Als Weihnachtsmann auf der Party vom Tatort flüchtend ist Nero Wolfe natürlich ein Verdächtiger. So bleibt ihm nichts anderes übrig, als selbst den Fall zu lösen. Und das bevor die Polizei auf seine Spur kommt.
Das Format der Novelle kommt Rex Stout in diesem Fall entgegen. Nach einer längeren Exposition nutzt der Autor die Weihnachtsfeier, um mit Kurt Bordweil einen feisten eitlen und selbst verliebten Kapitalisten. Um das Opfer herum platziert Rex Stout neben Nero Wolfe, welcher der offensichtlichste Unschuldige ist, eine Reihe von ausgefeilten Protagonisten, deren Gesichter / Züge sich auch auf dem Collier´s Cover wieder finden. Aus dieser kleinen Gruppe ragt vor allem die Asiatin Cherry Quon heraus, welche Nero Wolfes Geheimnis kennt. Sie leidet unter den Vorurteilen der Nachkriegsgeneration, ist aber intelligenter als ihre Position in der Firma als Sekretärin impliziert. Perry Jerone ist die Geldgeberin Bottweils, der selbst bis auf seine Positionsbezeichnung und sein Ego nicht viel hat. Ihr Sohn Leo will diese auch auf intimen Gefälligkeiten basierende Verbindung unterbrechen.
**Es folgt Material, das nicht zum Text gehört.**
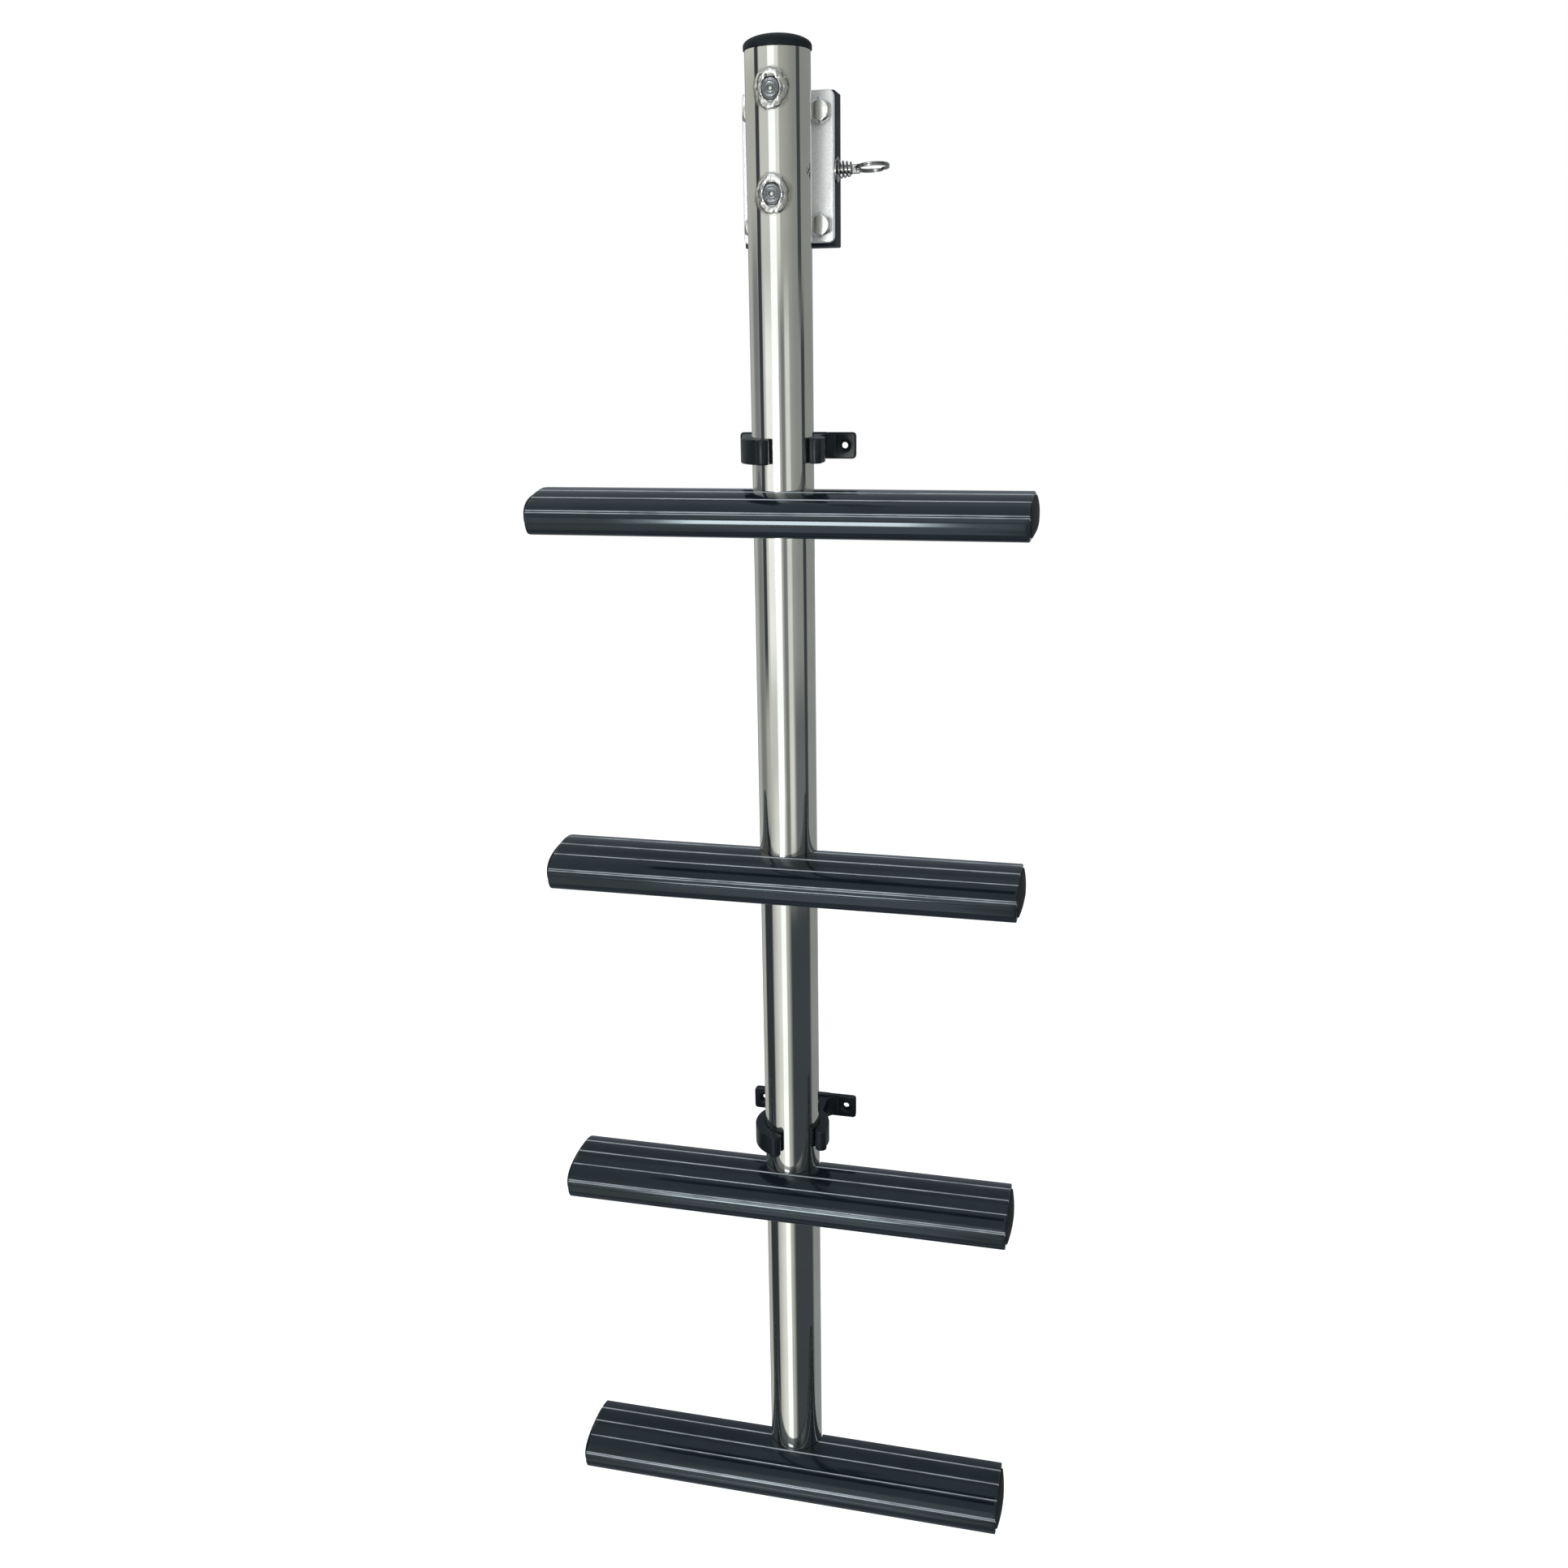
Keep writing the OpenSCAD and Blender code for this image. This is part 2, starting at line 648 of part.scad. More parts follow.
module wire(path, r) {
    rings = wire_rings(path, r);
    n = len(path);
    pts = [for (ring = rings) for (p = ring) p];
    sides = [for (i = [0:n - 2]) for (k = [0:5])
        let (a = 6 * i + k, b = 6 * i + (k + 1) % 6)
        each [[a, b, a + 6], [b, b + 6, a + 6]]];
    ends = [for (k = [1:4]) each [[0, k + 1, k],
                                  [6 * n - 6, 6 * n - 6 + k, 6 * n - 5 + k]]];
    polyhedron(points = pts, faces = concat(sides, ends));
}

// Least gap between two turns, measured on points a turn or more apart.
spring_gap = min([for (i = [2:len(coil_path) - 3]) for (j = [i + 6:1:len(coil_path) - 3])
    norm(coil_path[i] - coil_path[j])]) - spring_wire;
echo(spring_least_gap = spring_gap);

module pin_spring() {
    color("gray")
    translate([0, -pin_depth, 0]) wire(coil_path, spring_wire / 2);
}

// Two turns of wire side by side, through the pin's eye. The ring leans
// about the eye's hole.
module pull_ring() {
    color("gray")
    translate([ring_x, -pin_depth, 0]) rotate([0, -ring_lean, 0])
    translate([ring_r, 0, 0]) rotate([-ring_roll, 0, 0])
    rotate_extrude()
    translate([ring_r, 0]) {
        for (z = [-ring_half, ring_half]) translate([0, z]) circle(r = ring_wire / 2);
        square([ring_wire * 0.6, 2 * ring_half], center = true);
    }
}

// ---- storage clips ---------------------------------------------------

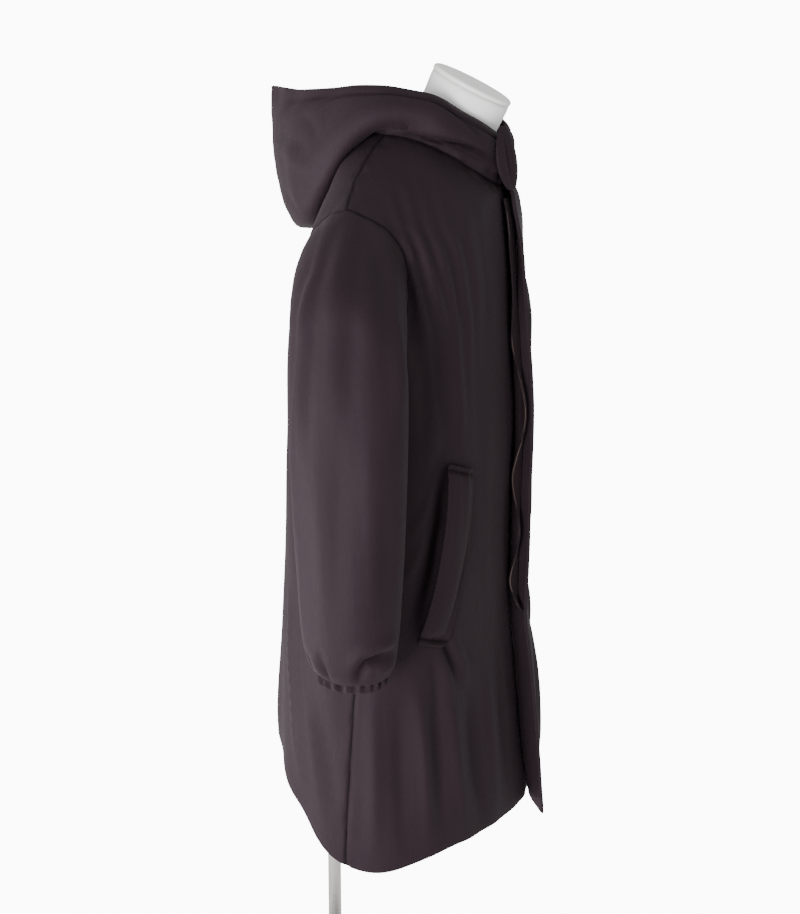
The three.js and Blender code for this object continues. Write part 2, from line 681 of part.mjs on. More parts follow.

Franz Dobler stellt in seinem Nachwort deutlich heraus, das alle Verdächtigen ein Motiv haben und Nero Wolfe sein Geheimnis unbedingt hüten möchte, da er sich vor allem im schwierigen Zusammenspiel mit der New Yorker Polizei nicht nur verdächtig macht, sondern der Lächerlichkeit Preis gibt. Allerdings gibt die Struktur der Novelle Rex Stout nicht die Möglichkeit, die Hintergründe der einzelnen Verdächtigen zu untersuchen. Das erfolgt quasi im Off dank Nero Wolfes anderen Helfern, deren Vorgehensweise eine Mischung aus Recherche und Provokation des Täters ist.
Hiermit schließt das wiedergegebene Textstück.